** START OF Source material **
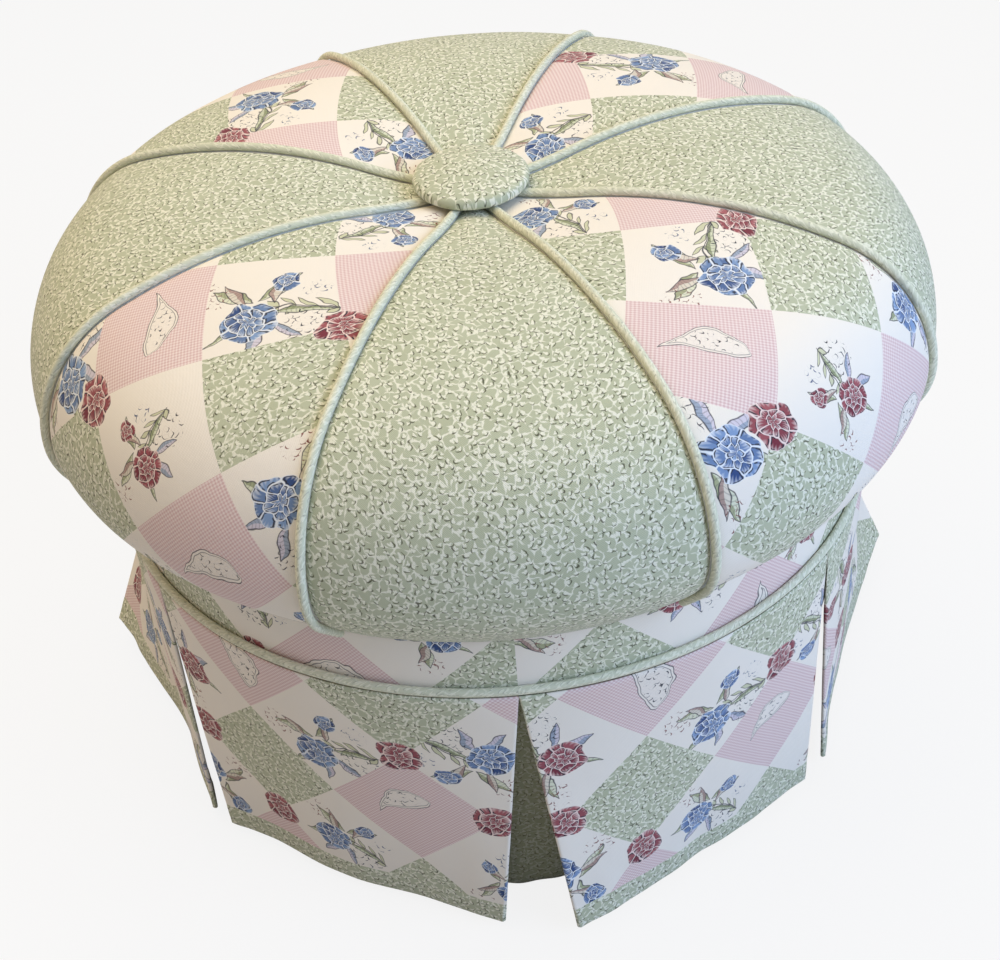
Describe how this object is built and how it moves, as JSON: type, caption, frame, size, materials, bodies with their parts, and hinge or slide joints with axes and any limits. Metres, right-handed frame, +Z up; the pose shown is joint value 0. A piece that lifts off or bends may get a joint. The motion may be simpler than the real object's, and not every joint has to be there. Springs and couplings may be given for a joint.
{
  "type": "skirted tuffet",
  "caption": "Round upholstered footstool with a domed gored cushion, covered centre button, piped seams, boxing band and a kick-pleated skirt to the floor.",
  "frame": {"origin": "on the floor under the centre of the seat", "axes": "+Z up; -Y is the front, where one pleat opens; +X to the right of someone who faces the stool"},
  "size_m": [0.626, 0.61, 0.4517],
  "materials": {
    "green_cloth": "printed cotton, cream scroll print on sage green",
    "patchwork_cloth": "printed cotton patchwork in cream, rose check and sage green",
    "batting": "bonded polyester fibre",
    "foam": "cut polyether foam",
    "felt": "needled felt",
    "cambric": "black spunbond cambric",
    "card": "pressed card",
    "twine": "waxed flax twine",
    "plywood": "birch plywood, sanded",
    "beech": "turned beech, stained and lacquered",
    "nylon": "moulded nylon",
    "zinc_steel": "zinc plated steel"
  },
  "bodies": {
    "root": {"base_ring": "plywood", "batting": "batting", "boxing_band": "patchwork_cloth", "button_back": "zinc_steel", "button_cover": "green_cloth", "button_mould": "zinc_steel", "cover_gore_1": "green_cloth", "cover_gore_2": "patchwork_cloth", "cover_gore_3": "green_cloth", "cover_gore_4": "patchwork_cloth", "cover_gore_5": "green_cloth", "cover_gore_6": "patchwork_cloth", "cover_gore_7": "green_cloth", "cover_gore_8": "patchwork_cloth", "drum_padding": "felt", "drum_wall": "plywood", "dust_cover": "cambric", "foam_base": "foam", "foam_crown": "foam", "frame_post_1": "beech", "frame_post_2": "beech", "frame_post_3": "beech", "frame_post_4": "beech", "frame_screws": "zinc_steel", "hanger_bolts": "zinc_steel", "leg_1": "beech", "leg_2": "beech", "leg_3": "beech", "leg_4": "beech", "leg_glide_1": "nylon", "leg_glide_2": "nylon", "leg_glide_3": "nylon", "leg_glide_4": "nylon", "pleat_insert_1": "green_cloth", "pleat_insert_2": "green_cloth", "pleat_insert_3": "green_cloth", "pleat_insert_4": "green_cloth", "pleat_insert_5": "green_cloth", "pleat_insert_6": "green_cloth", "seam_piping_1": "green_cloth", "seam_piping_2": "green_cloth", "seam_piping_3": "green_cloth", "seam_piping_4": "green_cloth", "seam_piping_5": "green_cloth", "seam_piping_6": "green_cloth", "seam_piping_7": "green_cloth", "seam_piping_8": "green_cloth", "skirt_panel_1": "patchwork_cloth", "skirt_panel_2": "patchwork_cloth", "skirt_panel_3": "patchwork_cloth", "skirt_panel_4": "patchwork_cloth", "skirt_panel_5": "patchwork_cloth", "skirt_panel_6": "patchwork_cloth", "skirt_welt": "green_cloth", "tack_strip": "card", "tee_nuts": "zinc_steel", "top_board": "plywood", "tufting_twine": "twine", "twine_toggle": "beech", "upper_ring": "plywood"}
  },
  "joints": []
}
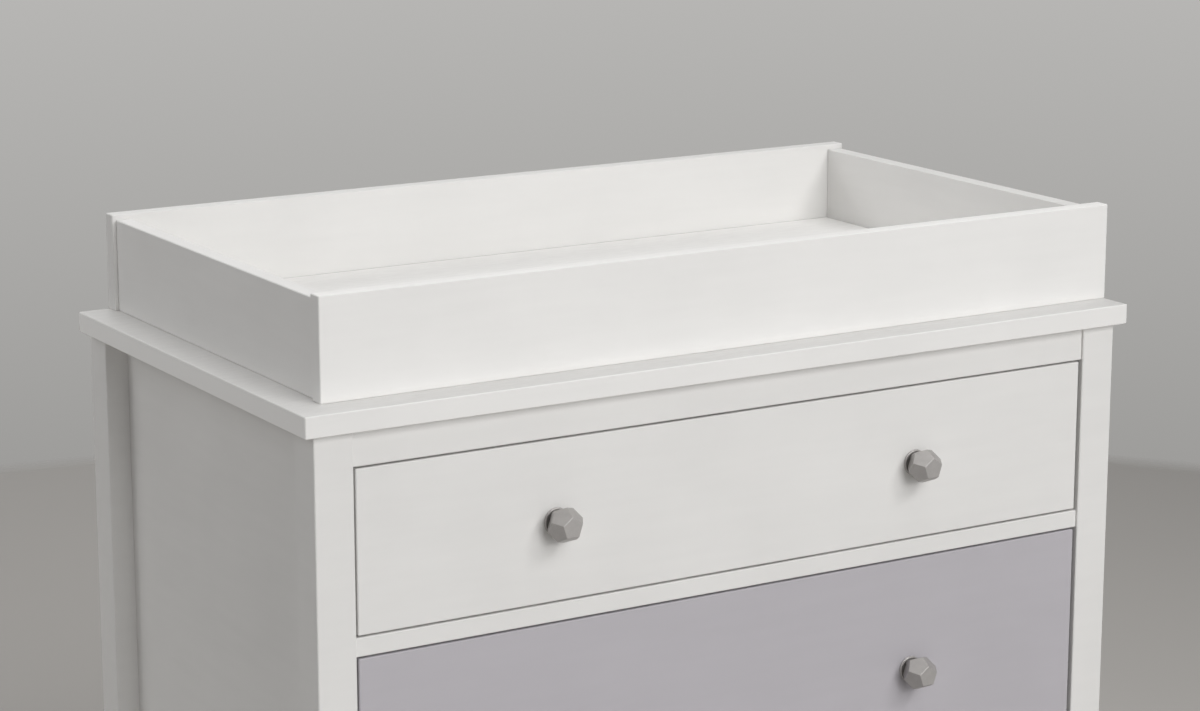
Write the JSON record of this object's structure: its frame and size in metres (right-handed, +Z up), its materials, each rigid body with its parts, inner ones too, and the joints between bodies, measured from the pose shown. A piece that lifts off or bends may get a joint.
** END OF Source material **
#### Description of the task
Looking at the data above, show all lines where the word "with" occurs.

#### The output
Describe how this object is built and how it moves, as JSON: type, caption, frame, size, materials, bodies with their parts, and hinge or slide joints with axes and any limits. Metres, right-handed frame, +Z up; the pose shown is joint value 0. A piece that lifts off or bends may get a joint. The motion may be simpler than the real object's, and not every joint has to be there. Springs and couplings may be given for a joint.
  "caption": "Round upholstered footstool with a domed gored cushion, covered centre button, piped seams, boxing band and a kick-pleated skirt to the floor.",
Write the JSON record of this object's structure: its frame and size in metres (right-handed, +Z up), its materials, each rigid body with its parts, inner ones too, and the joints between bodies, measured from the pose shown. A piece that lifts off or bends may get a joint.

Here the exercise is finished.